We’ve all seen politicians speaking in front of a group of workers who mostly looked like they were being held hostage – or at the very least, highly uninterested — even though they may have been holding signs with the candidate’s name or slogan. That’s just one example of the kind of gathering that can no longer be mandatory for Illinois employees if Gov. J.B. Pritzker signs legislation that has been passed by state lawmakers. 

What’s known as the “Worker Freedom of Speech Act” allows employees to opt out of workplace meetings where religion or politics are being discussed. Championed by labor leaders, the legislation would make it illegal to “discharge, discipline, or otherwise penalize” a workplace meeting “about religious or political matters,”

Just what are “religious or political matters?”

Under the proposed law, “religious matters” include discussions of religious affiliation, belief, practice or affiliation. “Political matters” include laws, elections and calls to join political parties, advocacy groups and unions. 

Concern about employer anti-union messages no doubt has been part of labor leaders’ attention to the legislation. The head of the Illinois AFL-CIO labor organization said that employees don’t go to work to “be indoctrinated by anyone’s religious or political beliefs.” 

Opponents of the legislation have argued that it stifles free speech.
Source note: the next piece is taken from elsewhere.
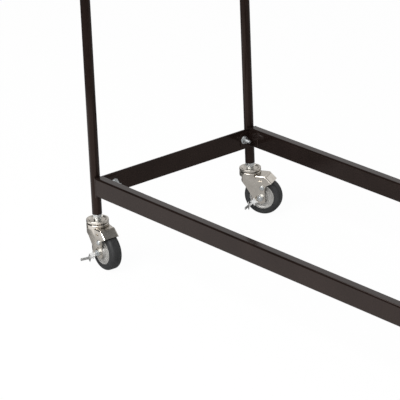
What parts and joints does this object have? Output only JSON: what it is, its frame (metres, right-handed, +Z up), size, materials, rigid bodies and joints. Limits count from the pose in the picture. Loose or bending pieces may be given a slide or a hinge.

However, another AFL-CIO state official says that all it’s meant to do is “protect employees if they decide not to engage.” A handful of other states have similar laws in place.

What is an employee’s recourse?

If the Worker Freedom of Speech Act is signed into law, employees will have the right to file a lawsuit against their employer if they have faced negative workplace action, including being fired, because they didn’t attend a meeting covered by the law. They would also be able to file a complaint with the Illinois Department of Labor if such a meeting is held, even if they face no negative consequences.

Illinois is among the more “worker-friendly” states. However, laws change all the time. It’s always crucial to know your rights and how to assert them. Having legal guidance can help.